WHAT IS NEEDED: Extract, without alteration, each line from the start of the listing to the line bearing "import math".

RECORDED INFORMATION:

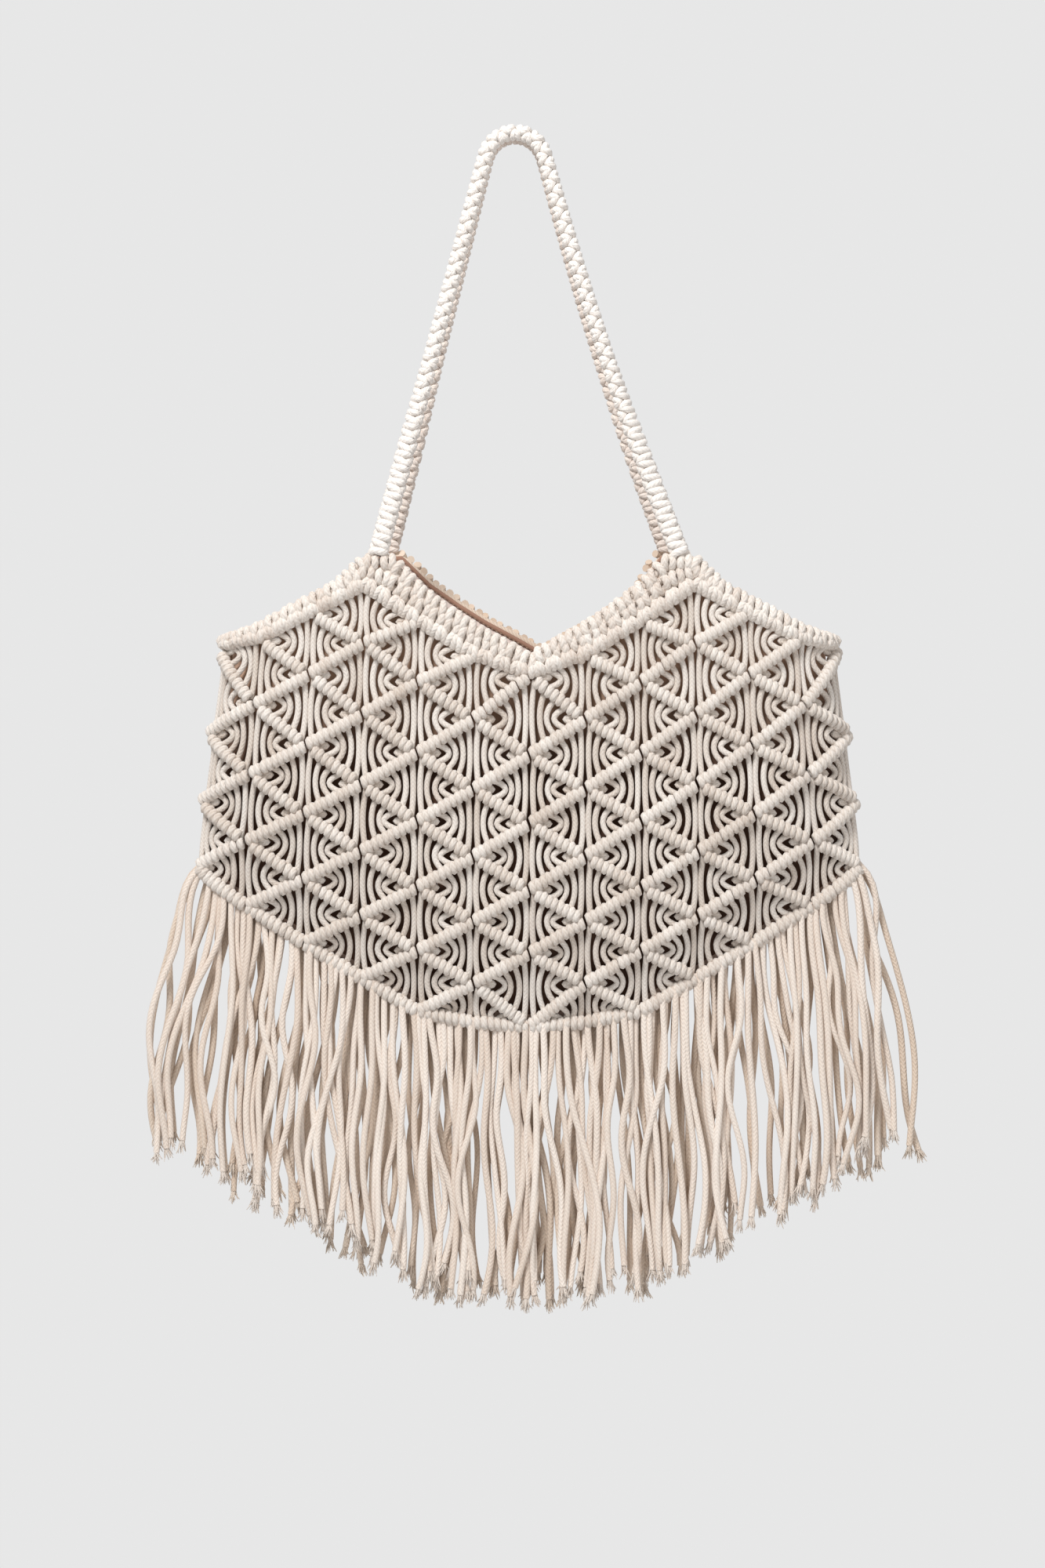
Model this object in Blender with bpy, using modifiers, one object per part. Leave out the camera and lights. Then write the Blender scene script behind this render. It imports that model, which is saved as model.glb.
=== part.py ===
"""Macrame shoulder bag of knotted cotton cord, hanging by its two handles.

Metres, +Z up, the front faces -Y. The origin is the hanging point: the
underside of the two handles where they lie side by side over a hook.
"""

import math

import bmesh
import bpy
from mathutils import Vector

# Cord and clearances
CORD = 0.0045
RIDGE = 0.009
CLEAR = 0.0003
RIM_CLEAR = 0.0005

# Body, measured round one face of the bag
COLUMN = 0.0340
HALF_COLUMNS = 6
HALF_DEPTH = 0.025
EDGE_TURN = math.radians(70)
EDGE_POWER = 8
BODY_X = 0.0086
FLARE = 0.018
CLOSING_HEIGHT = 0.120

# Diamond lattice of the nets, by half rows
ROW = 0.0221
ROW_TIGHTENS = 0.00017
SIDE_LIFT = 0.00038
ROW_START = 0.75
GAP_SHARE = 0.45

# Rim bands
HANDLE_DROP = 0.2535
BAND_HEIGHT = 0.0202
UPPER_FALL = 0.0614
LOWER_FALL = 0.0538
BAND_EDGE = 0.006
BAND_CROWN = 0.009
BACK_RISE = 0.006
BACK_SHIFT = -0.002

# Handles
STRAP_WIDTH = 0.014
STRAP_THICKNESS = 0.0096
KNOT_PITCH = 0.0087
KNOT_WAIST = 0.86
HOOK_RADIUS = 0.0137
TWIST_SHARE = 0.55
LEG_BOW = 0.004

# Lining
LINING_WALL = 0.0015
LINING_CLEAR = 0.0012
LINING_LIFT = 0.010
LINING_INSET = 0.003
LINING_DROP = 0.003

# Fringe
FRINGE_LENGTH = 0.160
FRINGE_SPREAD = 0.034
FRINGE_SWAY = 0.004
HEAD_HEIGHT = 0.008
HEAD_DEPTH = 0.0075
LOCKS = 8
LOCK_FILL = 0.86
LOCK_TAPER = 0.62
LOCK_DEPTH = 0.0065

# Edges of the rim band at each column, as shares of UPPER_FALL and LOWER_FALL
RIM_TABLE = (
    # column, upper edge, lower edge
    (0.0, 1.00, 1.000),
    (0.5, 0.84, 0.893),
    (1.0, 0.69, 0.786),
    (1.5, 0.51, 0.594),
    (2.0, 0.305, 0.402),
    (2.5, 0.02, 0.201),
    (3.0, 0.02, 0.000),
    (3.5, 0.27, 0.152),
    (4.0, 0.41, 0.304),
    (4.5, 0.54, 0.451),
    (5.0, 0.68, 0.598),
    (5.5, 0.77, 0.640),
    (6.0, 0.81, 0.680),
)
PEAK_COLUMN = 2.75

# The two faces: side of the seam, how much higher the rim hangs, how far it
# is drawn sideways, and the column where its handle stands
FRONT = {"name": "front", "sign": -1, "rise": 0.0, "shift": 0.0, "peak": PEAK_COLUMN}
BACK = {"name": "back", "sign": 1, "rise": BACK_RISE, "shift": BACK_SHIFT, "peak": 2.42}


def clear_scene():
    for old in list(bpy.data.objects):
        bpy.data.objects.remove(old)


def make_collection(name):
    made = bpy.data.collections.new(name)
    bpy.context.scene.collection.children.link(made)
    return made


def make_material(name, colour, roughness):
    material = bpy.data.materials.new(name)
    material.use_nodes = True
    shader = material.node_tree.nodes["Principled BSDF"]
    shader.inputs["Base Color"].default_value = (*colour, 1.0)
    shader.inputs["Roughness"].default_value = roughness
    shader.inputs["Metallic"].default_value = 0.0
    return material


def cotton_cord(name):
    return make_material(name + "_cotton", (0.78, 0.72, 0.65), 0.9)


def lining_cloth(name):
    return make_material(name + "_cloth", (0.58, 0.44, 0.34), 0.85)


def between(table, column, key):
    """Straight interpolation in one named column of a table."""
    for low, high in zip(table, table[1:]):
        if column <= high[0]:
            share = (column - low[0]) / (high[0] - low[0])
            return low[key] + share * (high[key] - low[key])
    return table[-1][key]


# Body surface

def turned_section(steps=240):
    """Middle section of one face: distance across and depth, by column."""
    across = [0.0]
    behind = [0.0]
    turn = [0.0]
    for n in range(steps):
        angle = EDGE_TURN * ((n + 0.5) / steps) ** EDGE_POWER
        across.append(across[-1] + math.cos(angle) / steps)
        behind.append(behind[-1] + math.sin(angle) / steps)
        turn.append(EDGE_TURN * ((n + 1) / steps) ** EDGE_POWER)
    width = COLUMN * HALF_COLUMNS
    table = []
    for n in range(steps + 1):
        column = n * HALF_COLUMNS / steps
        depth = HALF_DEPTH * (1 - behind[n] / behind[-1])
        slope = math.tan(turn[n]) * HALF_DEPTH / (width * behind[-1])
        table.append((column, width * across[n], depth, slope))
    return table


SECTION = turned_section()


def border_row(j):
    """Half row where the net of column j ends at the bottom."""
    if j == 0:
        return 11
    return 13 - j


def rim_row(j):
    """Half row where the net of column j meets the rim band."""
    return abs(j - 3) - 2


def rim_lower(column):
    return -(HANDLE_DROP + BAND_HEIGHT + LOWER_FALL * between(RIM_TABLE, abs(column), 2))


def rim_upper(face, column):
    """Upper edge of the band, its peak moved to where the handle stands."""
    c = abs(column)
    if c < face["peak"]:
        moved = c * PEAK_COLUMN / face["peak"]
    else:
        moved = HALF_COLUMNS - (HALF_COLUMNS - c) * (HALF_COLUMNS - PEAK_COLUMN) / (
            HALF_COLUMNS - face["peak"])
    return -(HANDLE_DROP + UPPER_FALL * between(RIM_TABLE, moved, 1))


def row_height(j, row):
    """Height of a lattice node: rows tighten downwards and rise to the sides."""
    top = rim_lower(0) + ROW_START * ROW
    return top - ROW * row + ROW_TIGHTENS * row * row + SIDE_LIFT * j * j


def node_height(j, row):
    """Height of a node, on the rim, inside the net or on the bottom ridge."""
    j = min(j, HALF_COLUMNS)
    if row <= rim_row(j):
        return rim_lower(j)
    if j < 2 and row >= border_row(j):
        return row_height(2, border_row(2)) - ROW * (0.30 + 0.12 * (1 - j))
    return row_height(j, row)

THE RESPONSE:
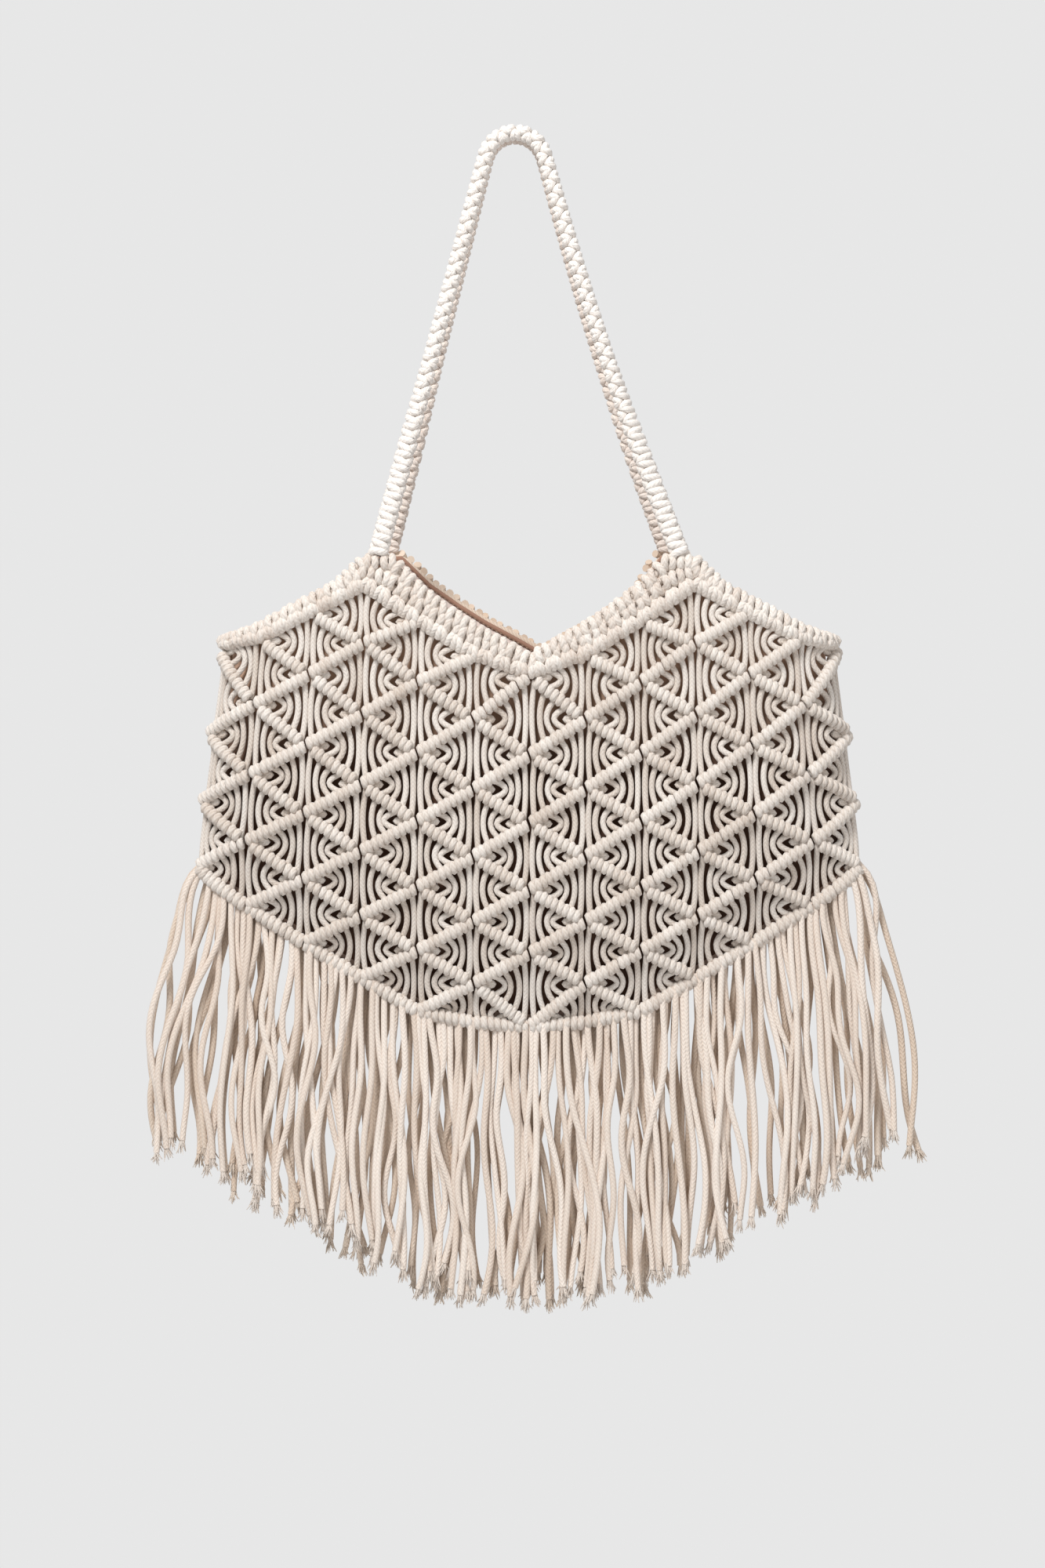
Model this object in Blender with bpy, using modifiers, one object per part. Leave out the camera and lights. Then write the Blender scene script behind this render. It imports that model, which is saved as model.glb.
=== part.py ===
"""Macrame shoulder bag of knotted cotton cord, hanging by its two handles.

Metres, +Z up, the front faces -Y. The origin is the hanging point: the
underside of the two handles where they lie side by side over a hook.
"""

import math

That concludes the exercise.